London’s FTSE 100 index of leading shares rose 0.67 per cent to 5,129.42 points, while in Paris the CAC 40 rose 1.08 per cent to 3,084.37 points, and in Frankfurt the DAX added 1.07 per cent to 5,532.38 points.

Elsewhere in Europe, Amsterdam rose 0.71 per cent while Swiss stocks climbed 1.68 per cent. Brussels slipped 0.06 per cent, Lisbon ended down 0.16 per cent, Madrid was off 0.17 per cent and Milan fell 1.04 per cent.

Investors took their cue from the release of purchasing managers’ index (PMI) data for August pointed to signs of strength in the economies of the eurozone and China.

The eurozone’s PMI, compiled by London-based researchers Markit, held steady at 51.1, faring better than analysts had expected.

HSBC’s preliminary PMI for China rose to 49.8 in August from 49.3 in July, a slight pick-up which suggested that China’s export-driven economy was doing better than expected despite global economic jitters.

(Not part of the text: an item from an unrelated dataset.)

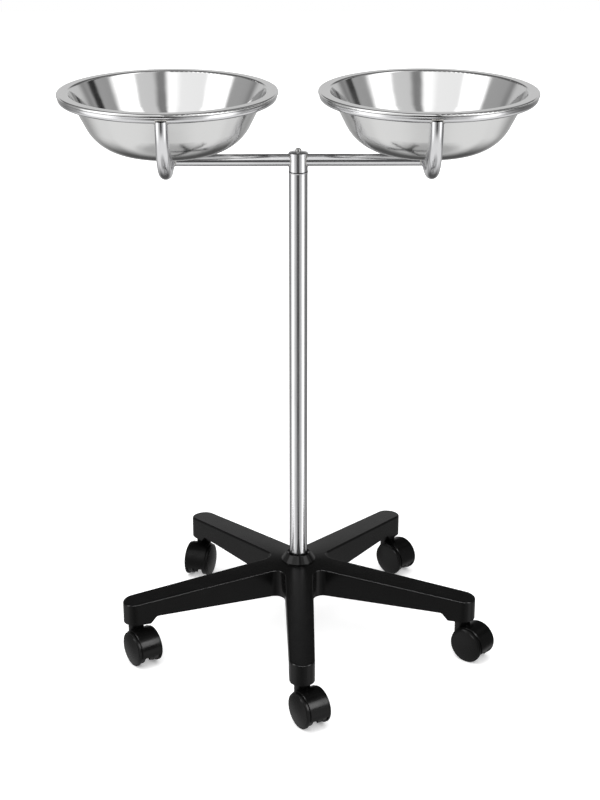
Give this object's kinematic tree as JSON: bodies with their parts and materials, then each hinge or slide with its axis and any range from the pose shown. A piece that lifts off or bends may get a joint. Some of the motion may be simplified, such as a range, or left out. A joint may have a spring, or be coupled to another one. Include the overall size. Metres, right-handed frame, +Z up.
{
  "type": "double basin stand",
  "caption": "Free-standing T-shaped stand that carries two round lift-out steel basins side by side on a five-arm castor base.",
  "frame": {"origin": "middle of the footprint on the floor, between the castors' reach to the front and to the back", "axes": "+Z up; +X from the left basin to the right one; +Y to the back, away from the arm that points at the viewer"},
  "size_m": [0.697, 0.5586, 0.881],
  "materials": {
    "stainless_tube": "polished stainless tube, fine lengthwise grain",
    "polished_basin": "spun stainless, mirror inside and satin outside",
    "black_nylon": "moulded black nylon, fine satin texture",
    "glossy_collar": "glossy black moulding",
    "castor_moulding": "glossy black moulding",
    "castor_wheel": "glossy black nylon wheel with a duller tread",
    "plain_steel": "bright plated steel"
  },
  "bodies": {
    "root": {"base_star": "black_nylon", "column_collar": "glossy_collar", "column": "stainless_tube", "column_foot_plug": "plain_steel", "column_spigot": "plain_steel", "base_bolt": "plain_steel", "base_washer": "plain_steel", "head_sleeve": "stainless_tube", "head_cap": "stainless_tube", "cap_screw": "plain_steel", "crossbar_left": "stainless_tube", "crossbar_right": "stainless_tube", "yoke_left": "stainless_tube", "yoke_right": "stainless_tube", "ring_left": "stainless_tube", "ring_right": "stainless_tube", "stem_front": "plain_steel", "grip_ring_front": "plain_steel", "stem_front_right": "plain_steel", "grip_ring_front_right": "plain_steel", "stem_back_right": "plain_steel", "grip_ring_back_right": "plain_steel", "stem_back_left": "plain_steel", "grip_ring_back_left": "plain_steel", "stem_front_left": "plain_steel", "grip_ring_front_left": "plain_steel"},
    "basin_left": {"basin_left": "polished_basin"},
    "basin_right": {"basin_right": "polished_basin"},
    "castor_front": {"castor_body_front": "castor_moulding", "castor_axle_front": "plain_steel"},
    "wheel_left_front": {"wheel_left_front": "castor_wheel"},
    "wheel_right_front": {"wheel_right_front": "castor_wheel"},
    "castor_front_right": {"castor_body_front_right": "castor_moulding", "castor_axle_front_right": "plain_steel"},
    "wheel_left_front_right": {"wheel_left_front_right": "castor_wheel"},
    "wheel_right_front_right": {"wheel_right_front_right": "castor_wheel"},
    "castor_back_right": {"castor_body_back_right": "castor_moulding", "castor_axle_back_right": "plain_steel"},
    "wheel_left_back_right": {"wheel_left_back_right": "castor_wheel"},
    "wheel_right_back_right": {"wheel_right_back_right": "castor_wheel"},
    "castor_back_left": {"castor_body_back_left": "castor_moulding", "castor_axle_back_left": "plain_steel"},
    "wheel_left_back_left": {"wheel_left_back_left": "castor_wheel"},
    "wheel_right_back_left": {"wheel_right_back_left": "castor_wheel"},
    "castor_front_left": {"castor_body_front_left": "castor_moulding", "castor_axle_front_left": "plain_steel"},
    "wheel_left_front_left": {"wheel_left_front_left": "castor_wheel"},
    "wheel_right_front_left": {"wheel_right_front_left": "castor_wheel"}
  },
  "joints": [
    {"name": "basin_left_lift", "type": "slide", "parent": "root", "child": "basin_left", "axis": [0, 0, 1], "range_m": [0, 0.12]},
    {"name": "basin_right_lift", "type": "slide", "parent": "root", "child": "basin_right", "axis": [0, 0, 1], "range_m": [0, 0.12]},
    {"name": "castor_front_swivel", "type": "hinge", "parent": "root", "child": "castor_front", "pos_m": [0.00282, -0.2292, 0], "axis": [0, 0, 1], "continuous": true},
    {"name": "wheel_left_front_roll", "type": "hinge", "parent": "castor_front", "child": "wheel_left_front", "pos_m": [0.01371, -0.24598, 0.0275], "axis": [0.8387, 0.5446, 0], "continuous": true},
    {"name": "wheel_right_front_roll", "type": "hinge", "parent": "castor_front", "child": "wheel_right_front", "pos_m": [0.01371, -0.24598, 0.0275], "axis": [0.8387, 0.5446, 0], "continuous": true},
    {"name": "castor_front_right_swivel", "type": "hinge", "parent": "root", "child": "castor_front_right", "pos_m": [0.25717, -0.04031, 0], "axis": [0, 0, 1], "continuous": true},
    {"name": "wheel_left_front_right_roll", "type": "hinge", "parent": "castor_front_right", "child": "wheel_left_front_right", "pos_m": [0.27271, -0.0529, 0.0275], "axis": [0.6293, 0.7771, 0], "continuous": true},
    {"name": "wheel_right_front_right_roll", "type": "hinge", "parent": "castor_front_right", "child": "wheel_right_front_right", "pos_m": [0.27271, -0.0529, 0.0275], "axis": [0.6293, 0.7771, 0], "continuous": true},
    {"name": "castor_back_right_swivel", "type": "hinge", "parent": "root", "child": "castor_back_right", "pos_m": [0.15612, 0.25996, 0], "axis": [0, 0, 1], "continuous": true},
    {"name": "wheel_left_back_right_roll", "type": "hinge", "parent": "castor_back_right", "child": "wheel_left_back_right", "pos_m": [0.17026, 0.24582, 0.0275], "axis": [0.7071, 0.7071, 0], "continuous": true},
    {"name": "wheel_right_back_right_roll", "type": "hinge", "parent": "castor_back_right", "child": "wheel_right_back_right", "pos_m": [0.17026, 0.24582, 0.0275], "axis": [0.7071, 0.7071, 0], "continuous": true},
    {"name": "castor_back_left_swivel", "type": "hinge", "parent": "root", "child": "castor_back_left", "pos_m": [-0.16068, 0.25664, 0], "axis": [0, 0, 1], "continuous": true},
    {"name": "wheel_left_back_left_roll", "type": "hinge", "parent": "castor_back_left", "child": "wheel_left_back_left", "pos_m": [-0.16653, 0.23752, 0.0275], "axis": [0.9563, -0.2924, 0], "continuous": true},
    {"name": "wheel_right_back_left_roll", "type": "hinge", "parent": "castor_back_left", "child": "wheel_right_back_left", "pos_m": [-0.16653, 0.23752, 0.0275], "axis": [0.9563, -0.2924, 0], "continuous": true},
    {"name": "castor_front_left_swivel", "type": "hinge", "parent": "root", "child": "castor_front_left", "pos_m": [-0.25542, -0.04568, 0], "axis": [0, 0, 1], "continuous": true},
    {"name": "wheel_left_front_left_roll", "type": "hinge", "parent": "castor_front_left", "child": "wheel_left_front_left", "pos_m": [-0.24424, -0.06226, 0.0275], "axis": [0.829, 0.5592, 0], "continuous": true},
    {"name": "wheel_right_front_left_roll", "type": "hinge", "parent": "castor_front_left", "child": "wheel_right_front_left", "pos_m": [-0.24424, -0.06226, 0.0275], "axis": [0.829, 0.5592, 0], "continuous": true}
  ]
}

However Germany’s closely watched ZEW economic expectations index failed to inspire confidence, falling a whopping 22.5 points to stand at minus 37.6 points, far below the indicator’s historical average of 26.2 points. In July, it had slipped by just 6.1 points.

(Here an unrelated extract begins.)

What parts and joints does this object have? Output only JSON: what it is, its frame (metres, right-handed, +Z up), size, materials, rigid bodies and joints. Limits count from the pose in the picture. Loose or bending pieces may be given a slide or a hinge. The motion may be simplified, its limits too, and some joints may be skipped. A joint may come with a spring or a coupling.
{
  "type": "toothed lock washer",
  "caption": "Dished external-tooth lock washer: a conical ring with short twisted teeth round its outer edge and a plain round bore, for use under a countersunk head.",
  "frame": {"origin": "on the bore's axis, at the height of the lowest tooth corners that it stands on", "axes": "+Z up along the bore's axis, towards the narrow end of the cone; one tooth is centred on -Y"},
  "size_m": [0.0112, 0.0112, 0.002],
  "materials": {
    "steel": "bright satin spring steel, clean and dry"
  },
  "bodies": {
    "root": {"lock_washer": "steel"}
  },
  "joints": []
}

Approaching midday US stocks had extended their gains, the Dow Jones Industrial Average was up 2.01 per cent to 11,073.30 points. The broader S&P 500 rose 2.15 per cent to 1,147.97 points, while the tech-heavy Nasdaq Composite gained 2.57 per cent to stand at 2,405.70 points.

In Europe, Switzerland’s biggest bank UBS on Tuesday announced plans to slash 3,500 jobs to save some 2.0 billion Swiss francs (1.8 billion euros, $2.5 billion). In reaction, UBS shares won 2.09 per cent to 10.75 Swiss francs.

HONG KONG – Stock markets in Hong Kong and Shanghai surged after preliminary data showed a contraction in Chinese manufacturing was softening in August.

The benchmark Hang Seng Index gained 388.66 points to close at 19,875.53 on turnover of HK$74.48 billion ($9.55 billion).

HSBC’s preliminary purchasing managers’ index rose to 49.8 in August from 49.3 in July, according to a statement. A reading above 50 indicates the sector is expanding, while a reading below 50 suggests contraction. The figures also boosted regional markets, with Tokyo, Sydney and Seoul all soaring.

Macau casino stocks rebounded from a heavy selloff in the past three sessions. Wynn Macau rose 6.9 per cent to HK$23.40, followed by MGM China’s 5.7 per cent rise to HK$13.70. China Mobile added 0.77 per cent to HK$78.60 and HSBC added 0.98 per cent to HK$67.15.

However, Chinese steel maker Angang Steel fell 0.5% to HK$6.26.

Chinese shares closed up 1.52 per cent. The Shanghai Composite Index, which covers both A and B shares, ended up 38.16 points at 2,554.02 on turnover of 63.2 billion yuan ($9.9 billion).

WELLINGTON – The New Zealand share market’s modest gains in early trade were extinguished in a steady slide through the rest of the day.

The benchmark NZX50 index finished down nearly five points on yesterday. Halfway through the reporting season, the index finished at 3269.586 points, down 4.853 points (0.148 per cent).

Overall, 37 million shares changed hands today, valued at $105.2m, as the 107 shares traded notched up 35 rises and 36 falls.